Foi no período da escuridão, com o teatro há anos fechado, aos ratos, às aranhas, ao pó, que num final de patuscada de chouriços e ovos, tirados a cantar as Janeiras pelos Reis, que o António Dias lamentava o abandono a que estava votado o teatro-escola de educação e recreio. Logo ali se constitui uma companhia para animar a Arte e para distracção do povo, já familiarizado como o borralho, a má-língua dos soalheiros ou a fatídica taberna.
O grupo compunha-se de António Dias, José Alves, Pinheiro, Augusto (o Pilica), Alípio Flórido, Duarte Mamede, J. R., Maria, Júlia, Laura e…não me recordo de quem mais. Com excepção do primeiro, todos os outros nunca tinham pisado o palco e, da Nobre Arte, só conheciam a dos saltimbancos, ao ar livre do Terreiro, pelo preço de 5 reis, ou pela fuga a tempo de beber um golo de água fresca da fonte…enquanto durava o peditório. Eu já era familiarizado com o meio teatral, por um dia ser encarregado de receber os bilhetes que davam acesso ao balcão…
Imediatamente a nova companhia se responsabilizou com o senhorio pela s rendas em dívida e logo no domingo seguinte ao dia de Reis – há mais de 50 anos – se tiraram as teias de aranha e se fez limpeza geral, ficando tudo como um brinquinho, procurando cada um fazer mais e melhor. Bons tempos!

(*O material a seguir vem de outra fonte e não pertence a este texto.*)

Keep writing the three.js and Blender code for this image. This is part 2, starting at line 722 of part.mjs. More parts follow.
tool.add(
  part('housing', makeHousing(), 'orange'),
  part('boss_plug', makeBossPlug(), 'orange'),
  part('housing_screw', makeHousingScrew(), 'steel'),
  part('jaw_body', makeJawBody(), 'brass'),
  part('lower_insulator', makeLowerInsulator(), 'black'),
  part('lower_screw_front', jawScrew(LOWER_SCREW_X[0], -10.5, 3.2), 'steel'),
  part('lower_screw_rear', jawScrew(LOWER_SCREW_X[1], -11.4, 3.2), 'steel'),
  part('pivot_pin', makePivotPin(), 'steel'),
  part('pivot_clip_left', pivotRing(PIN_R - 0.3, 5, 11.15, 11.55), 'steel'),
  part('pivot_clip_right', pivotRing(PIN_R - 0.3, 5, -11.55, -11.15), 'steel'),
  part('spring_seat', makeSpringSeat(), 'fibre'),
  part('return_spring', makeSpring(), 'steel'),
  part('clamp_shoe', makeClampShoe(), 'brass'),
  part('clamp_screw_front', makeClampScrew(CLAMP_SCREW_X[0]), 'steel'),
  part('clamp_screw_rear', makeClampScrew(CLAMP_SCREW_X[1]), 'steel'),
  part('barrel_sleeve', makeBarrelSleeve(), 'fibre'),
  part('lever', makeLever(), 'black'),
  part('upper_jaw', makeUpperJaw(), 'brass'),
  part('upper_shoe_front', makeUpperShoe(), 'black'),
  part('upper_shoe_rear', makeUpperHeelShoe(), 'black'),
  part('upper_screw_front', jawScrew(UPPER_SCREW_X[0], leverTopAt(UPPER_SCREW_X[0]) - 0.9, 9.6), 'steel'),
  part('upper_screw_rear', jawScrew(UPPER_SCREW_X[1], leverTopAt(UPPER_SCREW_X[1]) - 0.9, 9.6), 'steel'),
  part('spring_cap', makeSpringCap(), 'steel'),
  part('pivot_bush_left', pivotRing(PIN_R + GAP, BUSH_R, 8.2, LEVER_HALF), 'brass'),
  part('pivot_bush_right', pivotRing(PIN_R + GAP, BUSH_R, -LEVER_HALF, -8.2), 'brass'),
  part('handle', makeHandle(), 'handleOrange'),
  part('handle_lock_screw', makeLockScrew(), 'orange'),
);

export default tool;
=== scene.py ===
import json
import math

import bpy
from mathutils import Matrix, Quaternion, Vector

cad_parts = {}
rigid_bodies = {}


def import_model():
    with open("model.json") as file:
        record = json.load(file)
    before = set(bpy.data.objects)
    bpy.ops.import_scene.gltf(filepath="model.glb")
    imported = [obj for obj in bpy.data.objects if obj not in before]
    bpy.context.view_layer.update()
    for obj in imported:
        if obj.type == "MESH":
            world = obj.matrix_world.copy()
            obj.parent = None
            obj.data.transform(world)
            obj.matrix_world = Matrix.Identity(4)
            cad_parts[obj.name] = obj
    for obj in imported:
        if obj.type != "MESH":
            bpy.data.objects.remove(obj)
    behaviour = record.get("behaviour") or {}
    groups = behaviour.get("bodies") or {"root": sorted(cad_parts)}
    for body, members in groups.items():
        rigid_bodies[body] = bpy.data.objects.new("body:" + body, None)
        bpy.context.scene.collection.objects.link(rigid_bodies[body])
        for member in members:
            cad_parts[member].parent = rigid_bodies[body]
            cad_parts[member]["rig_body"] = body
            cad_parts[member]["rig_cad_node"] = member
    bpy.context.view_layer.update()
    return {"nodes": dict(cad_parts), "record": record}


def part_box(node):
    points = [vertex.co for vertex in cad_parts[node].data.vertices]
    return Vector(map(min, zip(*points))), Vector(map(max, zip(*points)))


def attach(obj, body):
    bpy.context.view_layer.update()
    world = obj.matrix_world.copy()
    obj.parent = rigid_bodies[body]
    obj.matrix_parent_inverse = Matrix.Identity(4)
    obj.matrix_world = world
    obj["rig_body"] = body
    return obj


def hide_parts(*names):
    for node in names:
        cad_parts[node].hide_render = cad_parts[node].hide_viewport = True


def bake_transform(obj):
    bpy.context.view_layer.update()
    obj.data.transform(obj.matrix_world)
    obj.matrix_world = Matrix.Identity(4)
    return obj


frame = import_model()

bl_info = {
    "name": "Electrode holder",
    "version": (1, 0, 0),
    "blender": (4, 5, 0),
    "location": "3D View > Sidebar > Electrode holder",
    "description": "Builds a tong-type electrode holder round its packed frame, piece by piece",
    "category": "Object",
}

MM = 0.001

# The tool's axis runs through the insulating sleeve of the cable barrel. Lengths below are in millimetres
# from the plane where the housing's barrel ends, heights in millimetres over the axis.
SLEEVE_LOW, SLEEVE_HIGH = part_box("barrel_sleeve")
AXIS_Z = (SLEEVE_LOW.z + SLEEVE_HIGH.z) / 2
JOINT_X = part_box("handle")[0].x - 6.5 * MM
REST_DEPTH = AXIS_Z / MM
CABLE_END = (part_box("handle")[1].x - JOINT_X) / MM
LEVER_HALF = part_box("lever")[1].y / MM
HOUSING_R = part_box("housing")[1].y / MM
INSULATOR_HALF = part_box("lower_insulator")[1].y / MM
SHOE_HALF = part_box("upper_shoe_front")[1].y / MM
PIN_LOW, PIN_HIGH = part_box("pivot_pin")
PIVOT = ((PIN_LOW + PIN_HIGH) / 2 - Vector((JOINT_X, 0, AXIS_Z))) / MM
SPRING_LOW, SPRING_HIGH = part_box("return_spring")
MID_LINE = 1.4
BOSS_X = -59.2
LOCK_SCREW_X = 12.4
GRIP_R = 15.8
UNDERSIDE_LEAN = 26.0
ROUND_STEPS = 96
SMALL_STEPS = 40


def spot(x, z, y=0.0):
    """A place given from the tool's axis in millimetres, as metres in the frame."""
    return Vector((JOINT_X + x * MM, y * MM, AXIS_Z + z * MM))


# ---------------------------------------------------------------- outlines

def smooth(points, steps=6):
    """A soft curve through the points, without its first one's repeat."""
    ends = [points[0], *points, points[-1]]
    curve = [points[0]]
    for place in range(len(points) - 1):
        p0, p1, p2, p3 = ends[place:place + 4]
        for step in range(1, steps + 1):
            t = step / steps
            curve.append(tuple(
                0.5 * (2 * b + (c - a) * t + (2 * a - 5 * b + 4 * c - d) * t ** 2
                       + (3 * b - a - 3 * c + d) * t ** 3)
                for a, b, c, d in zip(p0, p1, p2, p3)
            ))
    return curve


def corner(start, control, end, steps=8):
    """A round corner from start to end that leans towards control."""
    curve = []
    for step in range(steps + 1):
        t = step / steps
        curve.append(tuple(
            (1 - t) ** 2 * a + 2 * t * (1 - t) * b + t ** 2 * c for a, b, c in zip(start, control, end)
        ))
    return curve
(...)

Escolheram-se peças e figurantes e com o entusiasmo que a mocidade é capaz, se resolveram dificuldades e se iniciaram os ensaios de forma a dar-se a primeira récita em sábado de Aleluia.(...)"

*Quatro anos após o sucesso público d’O Morgado de Fafe em Lisboa [1861], e no contexto de assombrosa operosidade criativa, Camilo Castelo Branco publica uma nova comédia de costumes com o mesmo protagonista, O Morgado de Fafe Amoroso [1865], comédia em três actos, cuja acção decorre agora na Foz do Douro, em 1862.